LCM-Lookahead for Encoder-based Text-to-Image Personalization
Authors: Rinon Gal, Or Lichter, Elad Richardson, Or Patashnik, Amit H. Bermano, Gal Chechik, Daniel Cohen-Or
What
This paper introduces a novel approach called LCM-Lookahead for enhancing encoder-based text-to-image personalization, specifically focusing on improving identity preservation and prompt alignment in generated facial images.
Why
This paper addresses the limitations of existing encoder-based personalization methods that often struggle to maintain identity fidelity and struggle with prompt alignment, particularly in stylized images, by proposing a novel training scheme and a shortcut mechanism to incorporate image-space losses during training.
How
The authors leverage a fast-sampling Latent Consistency Model (LCM) as a ‘shortcut’ to preview the final denoised image during training. This preview is used to calculate an identity loss, providing a better training signal for identity preservation. They also introduce an attention-sharing mechanism to transfer visual features from the conditioning image and generate a consistent synthetic dataset using SDXL-Turbo to improve prompt alignment.
Result
The proposed method demonstrates superior performance in preserving facial identity and aligning with textual prompts, even in stylized images, compared to existing state-of-the-art encoder-based methods. Both quantitative and qualitative evaluations, including a user study, confirm the effectiveness of their approach.
LF
The authors acknowledge limitations in handling out-of-domain images and potential biases inherited from the backbone model. Future work involves exploring optimization-based methods on top of their approach to further enhance quality and address potential ethical concerns related to facial editing technology.
Abstract
Recent advancements in diffusion models have introduced fast sampling methods that can effectively produce high-quality images in just one or a few denoising steps. Interestingly, when these are distilled from existing diffusion models, they often maintain alignment with the original model, retaining similar outputs for similar prompts and seeds. These properties present opportunities to leverage fast sampling methods as a shortcut-mechanism, using them to create a preview of denoised outputs through which we can backpropagate image-space losses.
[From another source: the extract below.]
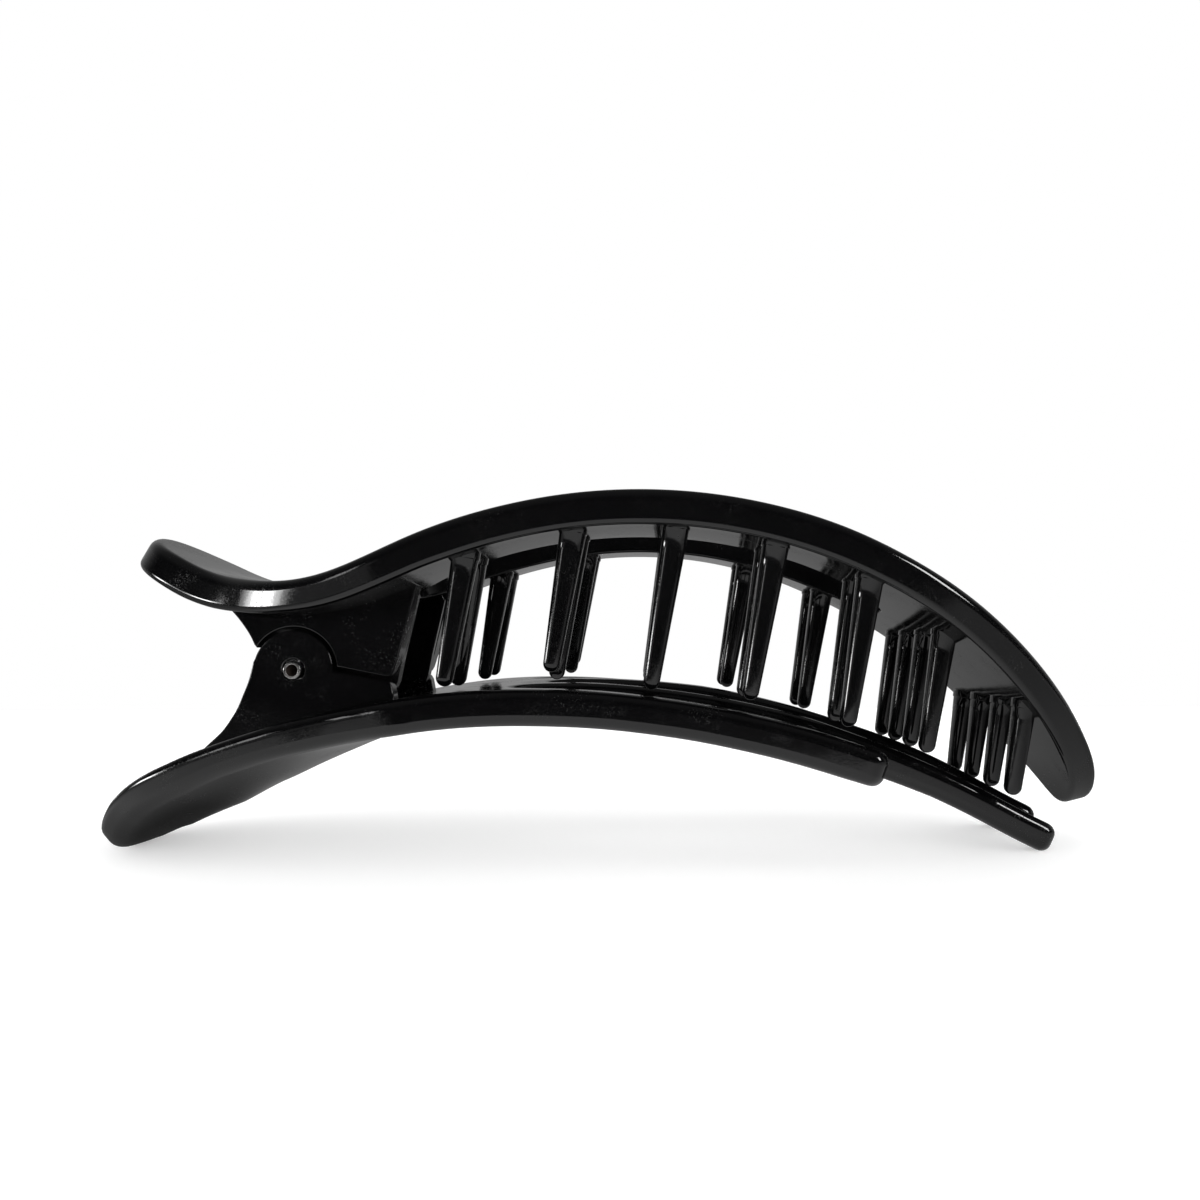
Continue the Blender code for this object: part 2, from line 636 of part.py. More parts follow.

In this work, we explore the potential of using such shortcut-mechanisms to guide the personalization of text-to-image models to specific facial identities. We focus on encoder-based personalization approaches, and demonstrate that by tuning them with a lookahead identity loss, we can achieve higher identity fidelity, without sacrificing layout diversity or prompt alignment. We further explore the use of attention sharing mechanisms and consistent data generation for the task of personalization, and find that encoder training can benefit from both.